JDBC batch update is faster than single update per row. I could see 5x performance improvement in some cases on our cluster. I just replace 'executeUpdate( )' with 'addBatch()' and 'executeBatch()'. and I call the 'executeBatch()' per file. and This is a straitforward implementation. I do not consider 'batch size', 'commit size' or something like that. but it works fine so far.
I think we can configure the batch size for export in Cloudbase's configuration.
Thats a good point. Furhther, I was thinking of doing the insert into RDBS in parallel- once the mappers or reducers finished execution, directly push the data into RDBMS.

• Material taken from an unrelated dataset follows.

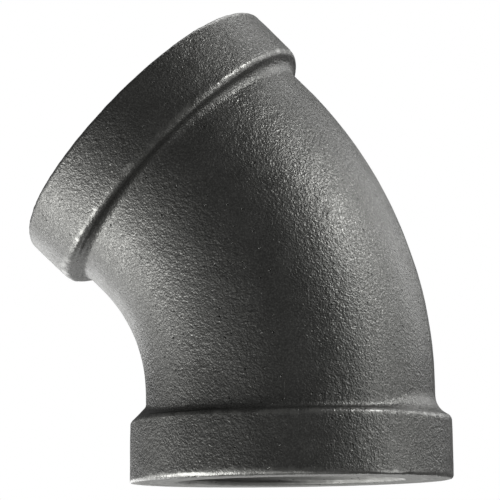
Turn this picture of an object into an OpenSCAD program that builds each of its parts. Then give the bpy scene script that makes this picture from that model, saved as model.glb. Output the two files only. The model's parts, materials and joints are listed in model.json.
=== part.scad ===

I guess a new output format- DBOutputFormat can be created for this. Hadoop already has something like that, but I have not seen the code yet. If that is suitable, we can use that else create a new class. In that class, we can make use of your suggestions- use executeBatch( ) instead of executeUpdate( ).
Any thoughts?
You're right. DBOutputFormat would be better because DBOutputFormat is a straightforward interface using Hadoop's MapReduce API. but I think it is not urgent. CB's current Implementation works fine.
You're right. DBOutputFormat would be better because DBOutputFormat is a
straightforward interface using Hadoop's MapReduce API. but I think it is
not urgent. CB's current Implementation works fine.